“Data science” and “data scientist” are not good terms — for anything.
The recent revolution in our ability to monitor more and more human (and indeed non-human) activity has spawned a whole new field of study. Known variously as “big data”, “data science”, and “digital humanities”, the idea is that — by studying the data collected — we can perform feats of prediction and customisation that defeat other approaches.
This is not all hype. There’s no doubt that deriving algorithms from data — known as “data-driven design” — can often work better than a priori design. The best-known example of this is Google Translate, whose translation approach is driven almost entirely by applying statistical learning to a large corpus of documents with for which exact translations exist across languages, and using the correlations found as the basis for translation. (The documents in question were actually the core agreements governing the operation of the EU, the acquis communautaire, which explains why Google Translate works best on bureaucratese and worst on poetry.) It turns out that data-driven learning works better in most cases than grammar-directed parsing.
The data-driven approach rests on several pillars. Chief among them is applied machine learning as mentioned above, allowing algorithms to look through bodies of data and learn the correlations that exist between events. (We use similar techniques to analyse sensor data and perform situation recognition. See Ye, Dobson and McKeever. Situation identification techniques in pervasive computing: a review. Pervasive and Mobile Computing 8(1), pp. 36—66. 2012.) Various other statistical techniques can also be applied, ranging up from simple mean and variance calculations. One can usually augment the basic techniques using more structural methods: if you know the structure of the links in a web site, for example, you can learn more about how people navigate because you know that some routes are more probable (by clicking hyperlinks) than others. The results of these analyses then need to be presented as analytics for consumption by managers and decision-makers, and distilling large volumes of information into visually compelling and comprehensible form is a skill in itself.
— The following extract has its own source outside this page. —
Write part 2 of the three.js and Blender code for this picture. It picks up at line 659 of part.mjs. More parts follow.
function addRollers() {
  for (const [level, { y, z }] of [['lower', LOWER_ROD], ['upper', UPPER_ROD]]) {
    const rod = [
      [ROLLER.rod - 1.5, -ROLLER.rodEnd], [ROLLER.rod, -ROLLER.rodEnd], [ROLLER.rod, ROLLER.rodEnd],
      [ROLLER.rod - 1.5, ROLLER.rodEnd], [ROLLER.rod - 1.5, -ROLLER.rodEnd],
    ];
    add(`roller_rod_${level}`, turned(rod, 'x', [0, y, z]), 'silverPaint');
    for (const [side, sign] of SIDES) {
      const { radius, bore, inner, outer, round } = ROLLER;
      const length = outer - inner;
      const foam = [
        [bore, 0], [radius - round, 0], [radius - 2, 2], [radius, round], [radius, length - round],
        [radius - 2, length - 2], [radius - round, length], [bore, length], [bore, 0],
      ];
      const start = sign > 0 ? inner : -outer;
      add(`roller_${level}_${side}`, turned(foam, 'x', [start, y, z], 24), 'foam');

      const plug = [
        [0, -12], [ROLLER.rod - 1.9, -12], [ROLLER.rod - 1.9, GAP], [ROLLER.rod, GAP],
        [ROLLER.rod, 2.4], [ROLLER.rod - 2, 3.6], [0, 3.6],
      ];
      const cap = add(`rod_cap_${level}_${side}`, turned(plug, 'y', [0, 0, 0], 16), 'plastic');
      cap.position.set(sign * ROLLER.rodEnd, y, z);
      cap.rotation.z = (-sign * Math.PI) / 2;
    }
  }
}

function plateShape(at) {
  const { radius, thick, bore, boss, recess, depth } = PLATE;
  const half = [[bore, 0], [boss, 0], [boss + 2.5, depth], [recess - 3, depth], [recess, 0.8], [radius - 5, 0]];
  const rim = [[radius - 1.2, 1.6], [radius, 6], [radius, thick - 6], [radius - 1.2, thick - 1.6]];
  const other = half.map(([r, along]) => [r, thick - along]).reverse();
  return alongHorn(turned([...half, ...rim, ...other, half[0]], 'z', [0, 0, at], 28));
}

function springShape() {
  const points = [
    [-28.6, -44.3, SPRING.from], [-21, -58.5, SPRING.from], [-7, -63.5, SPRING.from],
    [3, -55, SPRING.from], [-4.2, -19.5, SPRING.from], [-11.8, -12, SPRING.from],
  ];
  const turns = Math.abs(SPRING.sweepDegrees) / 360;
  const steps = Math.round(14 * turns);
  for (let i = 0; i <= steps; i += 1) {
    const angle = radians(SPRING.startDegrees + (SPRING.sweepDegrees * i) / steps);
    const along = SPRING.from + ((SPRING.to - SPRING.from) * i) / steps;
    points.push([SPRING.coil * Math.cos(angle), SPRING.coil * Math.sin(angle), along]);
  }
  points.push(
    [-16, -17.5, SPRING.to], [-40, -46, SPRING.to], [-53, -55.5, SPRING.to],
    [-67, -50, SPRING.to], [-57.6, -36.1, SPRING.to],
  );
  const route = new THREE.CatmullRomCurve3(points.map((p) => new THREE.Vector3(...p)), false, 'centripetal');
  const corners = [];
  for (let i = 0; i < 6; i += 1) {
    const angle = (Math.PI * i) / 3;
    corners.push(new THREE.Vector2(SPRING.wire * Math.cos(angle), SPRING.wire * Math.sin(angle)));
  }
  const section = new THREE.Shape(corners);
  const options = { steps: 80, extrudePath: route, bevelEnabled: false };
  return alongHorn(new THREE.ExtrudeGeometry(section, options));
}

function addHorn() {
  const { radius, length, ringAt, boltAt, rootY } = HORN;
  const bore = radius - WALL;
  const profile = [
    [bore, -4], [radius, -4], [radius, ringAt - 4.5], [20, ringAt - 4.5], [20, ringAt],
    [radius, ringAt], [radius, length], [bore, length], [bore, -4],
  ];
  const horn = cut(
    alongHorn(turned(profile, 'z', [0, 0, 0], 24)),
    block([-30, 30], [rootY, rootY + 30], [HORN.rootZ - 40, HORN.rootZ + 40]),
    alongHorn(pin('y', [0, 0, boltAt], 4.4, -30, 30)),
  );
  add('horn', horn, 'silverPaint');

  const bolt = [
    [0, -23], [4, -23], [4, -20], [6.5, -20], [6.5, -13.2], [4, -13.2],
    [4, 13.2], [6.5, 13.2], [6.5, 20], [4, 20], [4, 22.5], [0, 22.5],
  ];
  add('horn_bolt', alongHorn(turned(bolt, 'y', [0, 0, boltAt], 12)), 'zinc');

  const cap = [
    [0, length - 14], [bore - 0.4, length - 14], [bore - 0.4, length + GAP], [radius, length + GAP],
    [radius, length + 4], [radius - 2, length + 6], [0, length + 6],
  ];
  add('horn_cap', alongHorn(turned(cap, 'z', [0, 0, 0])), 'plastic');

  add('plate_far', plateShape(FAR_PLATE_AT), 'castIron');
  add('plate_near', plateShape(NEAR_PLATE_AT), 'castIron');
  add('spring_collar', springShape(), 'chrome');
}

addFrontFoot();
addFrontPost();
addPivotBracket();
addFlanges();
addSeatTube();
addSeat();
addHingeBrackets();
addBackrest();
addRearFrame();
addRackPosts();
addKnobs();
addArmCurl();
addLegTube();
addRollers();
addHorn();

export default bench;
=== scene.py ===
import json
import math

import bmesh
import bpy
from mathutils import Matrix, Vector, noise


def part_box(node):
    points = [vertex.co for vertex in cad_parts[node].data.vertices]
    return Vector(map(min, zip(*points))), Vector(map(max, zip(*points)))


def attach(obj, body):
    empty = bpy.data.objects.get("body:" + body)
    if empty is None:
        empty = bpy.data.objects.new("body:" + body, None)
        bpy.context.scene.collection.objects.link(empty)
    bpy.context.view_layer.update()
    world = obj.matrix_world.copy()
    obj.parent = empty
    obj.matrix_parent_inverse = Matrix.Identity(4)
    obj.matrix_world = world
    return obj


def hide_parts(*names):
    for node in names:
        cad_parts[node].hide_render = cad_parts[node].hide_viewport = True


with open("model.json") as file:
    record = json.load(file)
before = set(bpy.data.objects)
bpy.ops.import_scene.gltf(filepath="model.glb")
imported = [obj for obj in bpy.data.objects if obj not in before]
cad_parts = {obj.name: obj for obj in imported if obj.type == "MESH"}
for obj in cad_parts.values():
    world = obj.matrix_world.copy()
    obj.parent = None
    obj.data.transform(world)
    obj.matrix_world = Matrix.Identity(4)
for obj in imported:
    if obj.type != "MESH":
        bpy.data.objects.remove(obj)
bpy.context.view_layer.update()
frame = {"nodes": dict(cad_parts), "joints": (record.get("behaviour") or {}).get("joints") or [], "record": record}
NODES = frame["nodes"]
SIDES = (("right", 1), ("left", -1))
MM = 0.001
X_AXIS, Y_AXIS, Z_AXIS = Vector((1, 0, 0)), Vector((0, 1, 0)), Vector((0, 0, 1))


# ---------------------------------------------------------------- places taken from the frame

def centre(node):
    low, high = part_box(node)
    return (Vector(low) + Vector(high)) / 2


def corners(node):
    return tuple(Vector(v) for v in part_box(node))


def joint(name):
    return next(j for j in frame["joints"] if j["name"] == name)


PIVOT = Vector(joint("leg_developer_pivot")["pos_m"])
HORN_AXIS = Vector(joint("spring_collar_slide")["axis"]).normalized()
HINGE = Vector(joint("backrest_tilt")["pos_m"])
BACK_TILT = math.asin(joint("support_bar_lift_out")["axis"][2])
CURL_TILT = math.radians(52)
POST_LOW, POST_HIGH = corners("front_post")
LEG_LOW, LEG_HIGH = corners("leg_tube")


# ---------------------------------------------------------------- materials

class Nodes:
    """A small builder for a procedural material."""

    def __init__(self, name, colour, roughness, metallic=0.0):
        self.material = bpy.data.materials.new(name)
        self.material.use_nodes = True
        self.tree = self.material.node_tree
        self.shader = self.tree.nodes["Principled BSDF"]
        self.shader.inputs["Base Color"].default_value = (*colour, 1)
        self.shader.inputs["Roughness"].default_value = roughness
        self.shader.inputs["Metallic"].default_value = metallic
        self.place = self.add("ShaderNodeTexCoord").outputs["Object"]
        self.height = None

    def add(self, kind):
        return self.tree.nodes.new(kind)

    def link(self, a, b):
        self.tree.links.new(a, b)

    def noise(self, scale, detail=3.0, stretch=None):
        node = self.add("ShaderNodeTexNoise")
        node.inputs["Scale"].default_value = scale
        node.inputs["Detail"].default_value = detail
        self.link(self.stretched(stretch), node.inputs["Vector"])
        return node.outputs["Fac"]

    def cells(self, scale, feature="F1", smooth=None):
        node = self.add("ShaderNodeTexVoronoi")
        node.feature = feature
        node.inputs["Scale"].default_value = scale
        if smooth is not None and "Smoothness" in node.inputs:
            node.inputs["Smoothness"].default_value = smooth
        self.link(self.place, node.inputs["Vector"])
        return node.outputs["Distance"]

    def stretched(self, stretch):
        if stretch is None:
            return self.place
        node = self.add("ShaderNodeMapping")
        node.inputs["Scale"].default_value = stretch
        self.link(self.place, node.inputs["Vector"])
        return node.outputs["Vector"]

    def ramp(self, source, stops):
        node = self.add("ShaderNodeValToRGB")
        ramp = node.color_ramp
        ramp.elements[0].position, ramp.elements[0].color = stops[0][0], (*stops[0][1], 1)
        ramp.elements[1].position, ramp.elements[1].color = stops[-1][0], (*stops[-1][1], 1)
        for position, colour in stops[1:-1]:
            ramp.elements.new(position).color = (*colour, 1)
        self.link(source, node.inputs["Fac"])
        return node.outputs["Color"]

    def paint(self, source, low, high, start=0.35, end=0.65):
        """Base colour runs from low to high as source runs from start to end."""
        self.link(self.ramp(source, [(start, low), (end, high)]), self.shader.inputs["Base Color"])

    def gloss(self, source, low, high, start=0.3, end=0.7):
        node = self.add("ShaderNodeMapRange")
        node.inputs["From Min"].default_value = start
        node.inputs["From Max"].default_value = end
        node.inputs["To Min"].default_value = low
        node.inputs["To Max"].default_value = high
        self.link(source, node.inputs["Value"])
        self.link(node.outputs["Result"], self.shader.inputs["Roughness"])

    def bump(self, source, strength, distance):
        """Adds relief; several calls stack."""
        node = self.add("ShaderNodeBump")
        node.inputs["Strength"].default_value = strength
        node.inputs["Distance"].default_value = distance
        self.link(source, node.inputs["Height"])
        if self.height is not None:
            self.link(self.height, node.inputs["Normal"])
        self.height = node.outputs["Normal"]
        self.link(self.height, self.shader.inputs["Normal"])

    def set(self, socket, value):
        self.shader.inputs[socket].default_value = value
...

Going a stage further, one may conduct experiments directly. If you see people searching for the same term, present the results to different people in different ways and see how that influences the links they click. Google again are at the forefront.
The excitement of these techniques has spilled over into the wider science and humanities landscapes. Just within St Andrews this week I’ve talked about projects for analysing DNA data using machine learning, improving clinical trials, building a concept map for two centuries-worth of literature pertaining to Edinburgh, detecting intruders in computer systems, and mapping the births, deaths, and marriages of Scotland from parish records — and it’s only Wednesday. All these activities are inherently data-driven: they only become possible because we can ingest and analyse large data volumes at high-enough speeds.
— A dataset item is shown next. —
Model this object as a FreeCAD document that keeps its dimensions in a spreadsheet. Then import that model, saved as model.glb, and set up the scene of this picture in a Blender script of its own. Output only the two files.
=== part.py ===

However, none of this implies that there is a subject called “data science”, and I’m starting to worry that a false premise is being established.
The term “data science” is a tricky one to parse. How many sciences do you know that aren’t based in data? “Data-driven” is the same. That’s not to say that they’re meaningless, exactly: they identify a sub-set of techniques that are qualitatively different to the more theory-driven approaches, and even differentiate themselves from experimentally-driven approaches by their attempt to correlate across datasets rather than being based on a single homogeneous sampling (however large). But that’s a nuanced reading, and a general reader would be forgiven for believing that “data science” was somehow a separate discipline from “ordinary” science, instead of it denoting a set of computational techniques with general applicability across the range of (non-)traditional sciences.
But it’s “data scientist” that really troubles me. This seems to suggest that one can find scientific meaning in the data and the data alone. It seems to suggest that there’s a short-cut to scientific insight through the data (and by implication, computer science) rather than through traditional scientific training. And this simply isn’t true.
The problem is the age-old different between correlation and causality. Correlation is when things happen together: you leave a cup of a tea and a biscuit on a table for long enough, the tea goes cold and the biscuit gets stale. Causality is when one thing happening triggers another thing happening: the tea got cold, and that made the biscuit become stale. Mistaking one for the other leads to all sorts of interesting possibilities: if we put the tea in an insulated cup, the biscuit will stay fresh longer.
Now, the final tea-and-biscuit example is clearly meaningless, but ask yourself this: how did you recognise it as meaningless? Because you understand that the two effects are happening independently because of the passage of time, not because of each other: they are correlated but not causative. You understand this because you have insight into the processes of the world.
And it’s here that the problems start for data scientists. In order to interpret the machine learning, statistics, analytics, or other results, you have to have an understanding of the underlying processes. It doesn’t happen in the data at all. That’s fine for tea and biscuits, and is also probably fairly fine for sales of consumer goods on mass-market web sites, where we have a good intuitive understanding of the processes involved, but will drop-off rapidly as we approach areas that are more complex, more noisy, less intuitive, and less well-understood. How can you differentiate correlation from causality if you don’t understand what’s possible in the underlying domain? How, in fact, can you determine anything from the data in and of itself?
This suggests to me that data scientist isn’t a job description, or even an aspiration: it’s a misnomer that should really be read as “a trained scientist working with lots of rich empirical data”. Not as sexy, but probably more useful and less likely to disappoint everyone involved.